If you see alive_by=stale_label_only or alive_by=os_descendant_only_stale_progress, the child has gone quiet and the watchdog will apply the shorter no-progress ceiling (default: 600 s) instead of the full ceiling (1800 s). This means a stuck child that is not making progress will be detected and escalated faster.

The effective ceiling used is also visible in the HARD_STOP diagnostic as effective_ceiling:

  • effective_ceiling=no_progress — shorter no-progress ceiling fired (child was not making progress)

  • effective_ceiling=standard — full ceiling fired (child was making progress until the end)

Fix if child genuinely hangs: Check the child agent log for errors. The parent will fire CHILDREN_PERSIST_TOO_LONG when the applicable ceiling is reached:

  • No-progress ceiling (default 600 s) if child is alive but not making progress

  • Full ceiling (default 1800 s) if child is making genuine progress

Tuning the no-progress ceiling: To disable the no-progress ceiling entirely and always use the full 1800 s ceiling, set agent_idle_no_progress_waiting_on_child_seconds = null in your TOML config. This is not recommended unless you have workloads with legitimately long quiet periods between progress signals.

Default Claude transport exited without completing

Symptom: The pipeline retried the default Claude transport, or the run log shows RESUMABLE_CONTINUE after a Claude invocation.

Cause: Ralph Workflow evaluates completion on the default Claude transport by artifact presence or an explicit declare_complete MCP call. If neither signal is present when the subprocess exits, Ralph Workflow classifies the exit as incomplete and retries the session using --resume SESSION_ID. This is expected behavior, not a failure.

Fix:

  • If the agent completed its work but did not write an artifact, confirm the agent wrote its plan or result artifact to .agent/artifacts/ and called declare_complete.

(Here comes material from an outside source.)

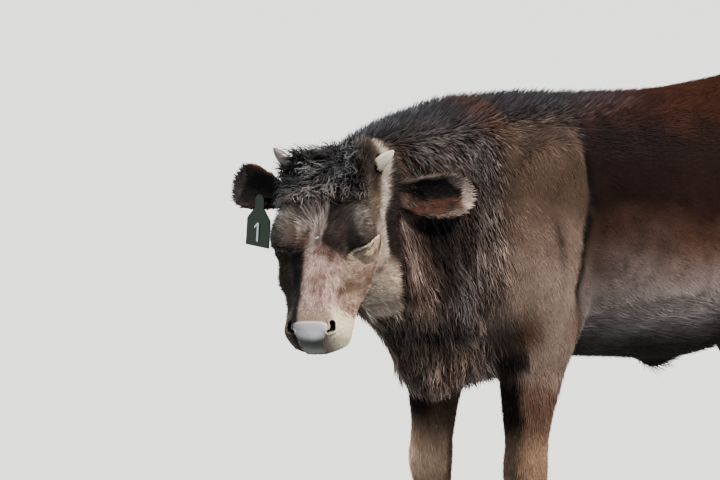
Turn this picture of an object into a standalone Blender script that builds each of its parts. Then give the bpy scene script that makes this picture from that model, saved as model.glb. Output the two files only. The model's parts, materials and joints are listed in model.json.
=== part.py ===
"""A standing beef calf of about seven months, life size, as a still museum model.

Metres, +Z up, hooves on z = 0.  The calf faces -Y, its left side is +X, and its head is turned
to its left and lowered a little.  The flesh is modelled whole, from lofts and rounded masses that
are fused, and is then parted with thin cuts into head, neck, trunk and legs.  Ears, horns, eyes,
tail and dewclaws are set in sockets.  Every outline is that of the coat, out to the hair tips.
"""

import math

import bmesh
import bpy
import numpy as np
from mathutils import Matrix, Vector

# Driving dimensions.
GAP = 0.0004                     # clearance between touching pieces
CUT = 0.0006                     # thickness of the cuts that part the flesh
LEG_SPREAD = 0.124               # from the middle plane to the middle of a leg
FORE_Y, HIND_Y = -0.385, 0.500   # fore and hind cannons along the body
CORONET = 0.060                  # height where the hair ends and the claws begin
HEAD_LENGTH = 0.345              # poll to the end of the nose
HEAD_PLACE = Vector((0.058, -0.794, 0.920))   # the poll
HEAD_TURN = 37.0                 # degrees, to the calf's left
HEAD_DROP = 56.0                 # degrees, nose below level
HEAD_TILT = 4.0                  # degrees, crown leaning to the calf's right
EAR_LENGTH = 0.172
EAR_SWEEP = {1: 30.0, -1: 32.0}  # degrees back from square, left (+1) and right (-1)
EAR_RISE = {1: 0.02, -1: 0.16}   # slope up towards the tip
EAR_THICKNESS = 0.010
HORN_LENGTH, HORN_RADIUS = 0.060, 0.0132
HORN_AIM = {1: (0.84, 0.36, 0.42), -1: (-0.66, 0.42, 0.62)}   # in the head's frame
EYE_RADIUS = 0.0170
TAG_WIDTH, TAG_HEIGHT, TAG_THICKNESS, DIGIT_THICKNESS = 0.057, 0.094, 0.0024, 0.0008
TAG_PIN = (0.36, 0.28)           # where the pin passes the ear: along it, and across it
TAG_STAND_OFF = 0.0285           # from the ear's middle surface to the panel

SIDES = {"left": 1, "right": -1}

HEAD = (
    Matrix.Translation(HEAD_PLACE)
    @ Matrix.Rotation(math.radians(HEAD_TURN), 4, "Z")
    @ Matrix.Rotation(math.radians(HEAD_DROP), 4, "X")
    @ Matrix.Rotation(math.radians(-HEAD_TILT), 4, "Y")
)

# The trunk, as curves along Y: (y, height) or (y, half width).
BACK_LINE = (
    (-0.63, 0.70), (-0.60, 0.80), (-0.52, 0.945), (-0.42, 1.012), (-0.32, 1.024), (-0.20, 1.018),
    (-0.06, 1.014), (0.10, 1.020), (0.25, 1.036), (0.38, 1.056), (0.48, 1.056), (0.57, 1.030),
    (0.63, 0.985), (0.655, 0.93),
)
BELLY_LINE = (
    (-0.63, 0.62), (-0.60, 0.565), (-0.55, 0.515), (-0.46, 0.478), (-0.36, 0.487), (-0.25, 0.510),
    (-0.10, 0.503), (0.05, 0.488), (0.18, 0.498), (0.28, 0.535), (0.36, 0.60), (0.46, 0.66),
    (0.56, 0.72), (0.63, 0.80), (0.655, 0.86),
)
HALF_WIDTH = (
    (-0.63, 0.040), (-0.60, 0.085), (-0.52, 0.130), (-0.42, 0.158), (-0.32, 0.165), (-0.22, 0.178),
    (-0.08, 0.203), (0.06, 0.217), (0.18, 0.215), (0.30, 0.196), (0.40, 0.185), (0.50, 0.165),
    (0.60, 0.125), (0.64, 0.080), (0.655, 0.045),
)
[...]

  • If the session keeps retrying without completing, check the agent logs for errors and confirm that .agent/mcp.toml is configured correctly and that the declare_complete tool is accessible.

  • To force a fresh start instead of continuing, run ralph --no-resume.

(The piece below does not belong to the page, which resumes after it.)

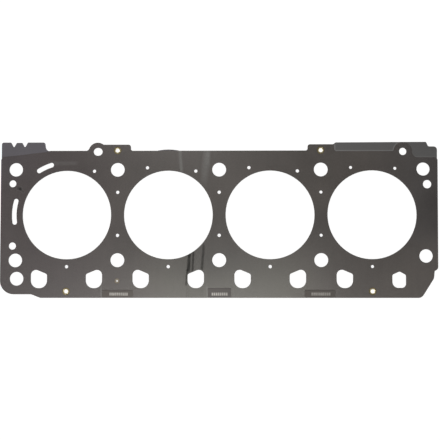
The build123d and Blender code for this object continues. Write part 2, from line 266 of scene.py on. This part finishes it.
    # the painted reflections, highlights and crease shade are broken up, so that no mark is even along its
    # length
    mark_breakup = t.ramp(t.noise(0.35, 3.0, 0.6, offset=(0, 3, 9)), 0.25, 0.75, 0.75, 1.20)
    pale = t.mul(t.mul(pale, mark_breakup), top)
    dark = t.mul(t.mul(dark, mark_breakup), top)
    value = t.mul(value, t.ramp(dark, 0.0, 1.0, 1.0, 0.20, smooth=False))
    color = t.shade(color, value)
    color = t.mix(t.ramp(pale, 0.0, 1.2, 0.0, 0.60, smooth=False), color, (0.255, 0.256, 0.246))
    edge = t.upright()
    steel = t.shade((0.085, 0.082, 0.080), t.ramp(grain, 0.2, 0.8, 0.8, 1.15))
    t.put(t.mix(edge, color, steel), t.bsdf.inputs["Base Color"])
    rough = t.ramp(t.add(t.mul(cloud, 0.6), t.mul(grain, 0.4)), 0.3, 0.7, 0.235, 0.265)
    rough = t.add(rough, t.mul(dark, 0.35))
    t.put(t.mixf(edge, rough, 0.42), t.bsdf.inputs["Roughness"])
    t.put(t.mul(edge, 0.9), t.bsdf.inputs["Metallic"])
    t.bsdf.inputs["Specular IOR Level"].default_value = 0.5
    t.put(t.bump(t.add(t.mul(grain, 0.6), t.mul(fine, 0.4)), 0.12, 0.00004), t.bsdf.inputs["Normal"])
    return t.mat


# The label windows show the plate. Their marks run from x to x, at this strength.
WINDOW_MARKS = ((-118.6, -98.4, 0.90), (-8.4, 9.2, 1.0), (99.0, 119.8, 0.62))


def bare_plate():
    """Cold-rolled distance plate: dull grey, faint rolling lines, pale marks in the label windows."""
    t = Tree("plate_steel")
    cloud = t.noise(0.03, 3.0, 0.55, offset=(3, 40, 0))
    lines = t.noise(0.9, 3.0, 0.65, stretch=(0.035, 1, 1))
    grain = t.noise(2.2, 3.0, 0.6)
    top = t.facing_up()
    value = t.total(t.ramp(cloud, 0.3, 0.7, 0.95, 1.05), t.ramp(lines, 0.25, 0.75, -0.05, 0.05), t.ramp(grain, 0.2, 0.8, -0.03, 0.03))
    # bright margin where the coated sheet stops, along the strip and round its two ends: partly bare steel,
    # partly a painted highlight where the sheet's cut edge catches the light
    bare_margin_glint = t.maximum(
        t.mul(t.band(t.y, 68.2, 70.05, 0.35), t.band(t.x, 124.0, 190.5, 0.6)),
        t.mul(t.band(t.x, 124.0, 126.0, 0.4), t.band(t.y, 69.5, 76.5, 0.6)),
        t.mul(t.mul(t.ramp(t.radius(198.7, 68.75), 10.7, 11.5, 1.0, 0.0), t.ramp(t.x, 197.0, 199.0, 1.0, 0.0)), t.ramp(t.y, 68.5, 70.0)),
        t.mul(t.mul(t.band(t.y, 61.5, 63.4, 0.5), t.band(t.x, 208.0, 235.0, 1.5)), 0.35),
    )
    # generic marks: a row of plain upright ticks in each label window
    marks = None
    for m0, m1, strength in WINDOW_MARKS:
        count = round((m1 - m0) / 2.1)
        pitch = (m1 - m0) / count
        phase = t.math("FRACT", t.mul(t.math("SUBTRACT", t.x, m0), 1.0 / pitch))
        tick = t.mul(t.band(phase, 0.13, 0.87, 0.12), t.rect(m0, m1, -87.1, -84.0, 0.30))
        tick = t.mul(tick, strength)
        marks = tick if marks is None else t.add(marks, tick)
    marks = t.mul(t.mul(marks, t.ramp(t.noise(0.35, 2.0, 0.5), 0.3, 0.7, 0.65, 1.0)), top)
    bare_margin_glint = t.mul(bare_margin_glint, top)
    base = t.mix(t.ramp(t.x, -180.0, 130.0), (0.1540, 0.1480, 0.1655), (0.1700, 0.1700, 0.1710))
    # behind the label windows it is browner
    base = t.mix(t.ramp(t.y, -70.0, -40.0, 1.0, 0.0), base, (0.1720, 0.1600, 0.1500))
    base = t.mix(t.ramp(t.radius(0.0, -84.0), 16.0, 24.0, 1.0, 0.0), base, (0.1740, 0.1650, 0.1600))
    base = t.shade(base, t.ramp(t.radius(108.0, -86.0), 22.0, 34.0, 0.88, 1.0))
    # painted shadow of the coated sheet's cut edge, just under the upper edge of each window
    window_edge_shadow = t.maximum(
        t.rect(-127.0, -92.0, -82.3, -80.6, 0.35),
        t.rect(-13.0, 13.5, -80.2, -78.5, 0.35),
        t.rect(91.0, 126.0, -82.2, -80.5, 0.35),
    )
    # darkened by the painted edge shadow under each window's upper edge, then brightened by the margin with its
    # painted highlight
    value = t.mul(value, t.ramp(window_edge_shadow, 0.0, 1.0, 1.0, 0.82, smooth=False))
    color = t.shade(base, t.mul(value, t.add(t.mul(bare_margin_glint, 0.45), 1.0)))
    color = t.mix(marks, color, (0.64, 0.63, 0.60))
    color = t.mix(t.upright(), color, (0.075, 0.075, 0.077))
    t.put(color, t.bsdf.inputs["Base Color"])
    t.bsdf.inputs["Metallic"].default_value = 1.0
    t.put(t.ramp(t.add(t.mul(lines, 0.5), t.mul(cloud, 0.5)), 0.3, 0.7, 0.50, 0.60), t.bsdf.inputs["Roughness"])
    t.put(t.bump(lines, 0.10, 0.00003), t.bsdf.inputs["Normal"])
    return t.mat


def stopper_shim():
    t = Tree("shim_steel")
    lines = t.noise(1.2, 2.0, 0.6, stretch=(0.05, 1, 1))
    t.put(t.shade((0.42, 0.42, 0.42), t.ramp(lines, 0.25, 0.75, 0.92, 1.08)), t.bsdf.inputs["Base Color"])
    t.bsdf.inputs["Metallic"].default_value = 1.0
    t.put(t.ramp(lines, 0.3, 0.7, 0.30, 0.38), t.bsdf.inputs["Roughness"])
    return t.mat


EYELETS = ((-110.2, 70.0), (110.0, 70.0), (-165.2, -82.6), (165.0, -82.6))
RIVET = (-110.2, -71.4)


def rolled_brass():
    """Eyelets: pale brass on the rolled mouth and in the bore, partly polished brass and partly a painted
    highlight where the rolled mouth catches the light; dull olive on the flange.
    """
    t = Tree("eyelet_brass")
    grain = t.noise(2.5, 3.0, 0.6)
    r = None
    for cx, cy in EYELETS:
        one = t.radius(cx, cy)
        r = one if r is None else t.math("MINIMUM", r, one)
    dull = t.ramp(t.add(r, t.ramp(grain, 0.3, 0.7, -0.12, 0.12)), 2.42, 2.80)
    color = t.mix(dull, (0.74, 0.68, 0.48), (0.148, 0.124, 0.064))
    t.put(t.shade(color, t.ramp(grain, 0.25, 0.75, 0.85, 1.15)), t.bsdf.inputs["Base Color"])
    t.bsdf.inputs["Metallic"].default_value = 1.0
    t.put(t.mixf(dull, 0.22, t.ramp(grain, 0.25, 0.75, 0.34, 0.48)), t.bsdf.inputs["Roughness"])
    t.put(t.bump(grain, 0.15, 0.00005), t.bsdf.inputs["Normal"])
    return t.mat


def dull_rivet():
    """Centre rivet: grey-brown flange, brighter at the small bore."""
    t = Tree("rivet_steel")
    grain = t.noise(2.5, 3.0, 0.6)
    dull = t.ramp(t.radius(*RIVET), 1.15, 1.6)
    color = t.mix(dull, (0.33, 0.31, 0.27), (0.165, 0.145, 0.112))
    t.put(t.shade(color, t.ramp(grain, 0.25, 0.75, 0.85, 1.15)), t.bsdf.inputs["Base Color"])
    t.bsdf.inputs["Metallic"].default_value = 1.0
    t.put(t.ramp(grain, 0.25, 0.75, 0.34, 0.46), t.bsdf.inputs["Roughness"])
    t.put(t.bump(grain, 0.15, 0.00005), t.bsdf.inputs["Normal"])
    return t.mat


def pale_floor():
    """White sweep that glows a little, like the lit backing of a studio shot."""
    t = Tree("pale_floor")
    t.bsdf.inputs["Base Color"].default_value = (0.30, 0.30, 0.30, 1.0)
    t.bsdf.inputs["Roughness"].default_value = 0.9
    t.bsdf.inputs["Specular IOR Level"].default_value = 0.0
    t.bsdf.inputs["Emission Color"].default_value = (1.0, 1.0, 1.0, 1.0)
    t.bsdf.inputs["Emission Strength"].default_value = 0.90
    return t.mat


coat, plate, shim, brass, rivet = coated_sheet(), bare_plate(), stopper_shim(), rolled_brass(), dull_rivet()


def give(node, material):
    mesh = nodes[node].data
    if not mesh.materials:
        mesh.materials.append(material)
    for i in range(len(mesh.materials)):
        mesh.materials[i] = material


for name in ("upper_sheet", "lower_sheet"):
    give(name, coat)
give("distance_plate", plate)
for i in range(1, 5):
    give(f"stopper_ring_{i}", shim)
    give(f"eyelet_{i}", brass)
give("centre_rivet", rivet)

# -------------------------------------------------------------------- stage
z_floor = cad_lo.z
bpy.ops.mesh.primitive_plane_add(size=8.0, location=(0, 0, z_floor))
floor = bpy.context.active_object
floor.name = "floor"
floor.data.materials.append(pale_floor())

# ------------------------------------------------------------------- camera
ROT = Matrix.Rotation(math.radians(0.0613), 3, "Z") @ Matrix.Rotation(math.radians(-0.754), 3, "Y") @ Matrix.Rotation(math.radians(-3.163), 3, "X")
T = Vector((-0.90, 5.67, -1119.76)) * MM
cam_data = bpy.data.cameras.new("camera")
cam_data.sensor_width = 36.0
cam_data.lens = 36.0 * 1036.0 / 440.0
cam_data.clip_start = 0.01
cam = bpy.data.objects.new("camera", cam_data)
scene.collection.objects.link(cam)
place = -(ROT.transposed() @ T) + Vector((0, 0, 1.40 * MM))
cam.matrix_world = Matrix.Translation(place) @ ROT.transposed().to_4x4()
scene.camera = cam


# ------------------------------------------------------------------- lights
def area(name, where, size, watts, aim=(0, 0, 0), tint=(1, 1, 1)):
    data = bpy.data.lights.new(name, "AREA")
    data.shape = "RECTANGLE"
    data.size, data.size_y = size
    data.energy = watts
    data.color = tint
    o = bpy.data.objects.new(name, data)
    scene.collection.objects.link(o)
    o.location = where
    o.rotation_euler = (Vector(aim) - Vector(where)).to_track_quat("-Z", "Y").to_euler()
    return o


# Ceiling panels, which the satin coat mirrors softly. Their places give the long
# bright patch at the middle of the lower edge and the paler left end.
WARM = (1.03, 1.0, 0.965)
for i, (x, y, watts) in enumerate((
    (-0.75, -0.30, 1.0), (-0.45, -0.30, 2.1), (-0.15, -0.30, 3.2), (0.15, -0.30, 3.8), (0.75, -0.30, 1.3),
    (-1.35, 0.60, 7.4), (-0.45, 0.60, 0.4), (-0.15, 0.60, 2.9), (0.45, 0.60, 0.6), (-1.05, 0.0, 0.8),
)):
    area(f"panel_{i}", (x, y, 2.5), (0.3, 0.3), watts, aim=(x, y, 0), tint=WARM)

world = bpy.data.worlds.new("studio")
scene.world = world
world.use_nodes = True
# A white room with a dark ceiling, plain white where the camera sees it.
wt = world.node_tree
background = wt.nodes["Background"]
background.inputs["Color"].default_value = (1, 1, 1, 1)
direction = wt.nodes.new("ShaderNodeTexCoord").outputs["Generated"]
split = wt.nodes.new("ShaderNodeSeparateXYZ")
wt.links.new(direction, split.inputs[0])
walls = wt.nodes.new("ShaderNodeMapRange")
walls.interpolation_type = "SMOOTHSTEP"
for key, v in (("From Min", 0.25), ("From Max", 0.80), ("To Min", 0.75), ("To Max", 0.0)):
    walls.inputs[key].default_value = v
wt.links.new(split.outputs[2], walls.inputs["Value"])
rays = wt.nodes.new("ShaderNodeLightPath")
pick = wt.nodes.new("ShaderNodeMix")
pick.data_type = "FLOAT"
wt.links.new(rays.outputs["Is Camera Ray"], pick.inputs["Factor"])
wt.links.new(walls.outputs["Result"], pick.inputs[2])
pick.inputs[3].default_value = 1.15
wt.links.new(pick.outputs[0], background.inputs["Strength"])

scene.view_settings.view_transform = "Standard"
scene.view_settings.look = "None"
scene.view_settings.exposure = 0.0
scene.view_settings.gamma = 1.0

See Recovery for retry budget and fallover behavior.

Default Claude transport unavailable on Windows

Symptom: The default Claude transport fails immediately on Windows, or the run log reports that PTY-backed terminal handling is supported only on POSIX platforms.

Cause: Ralph Workflow may use PTY-backed terminal handling for the default Claude transport on POSIX systems. That transport depends on POSIX terminal APIs (openpty, fork, controlling-terminal setup), so it supports Linux and macOS directly but not native Windows terminals through the same code path.

Fix:

  • Use claude-headless on Windows when you need Claude specifically.

  • Or route the phase to another headless transport such as Codex or OpenCode.

  • For a live semantic check of the transport behavior, run python -m ralph smoke-interactive-claude on Linux or macOS.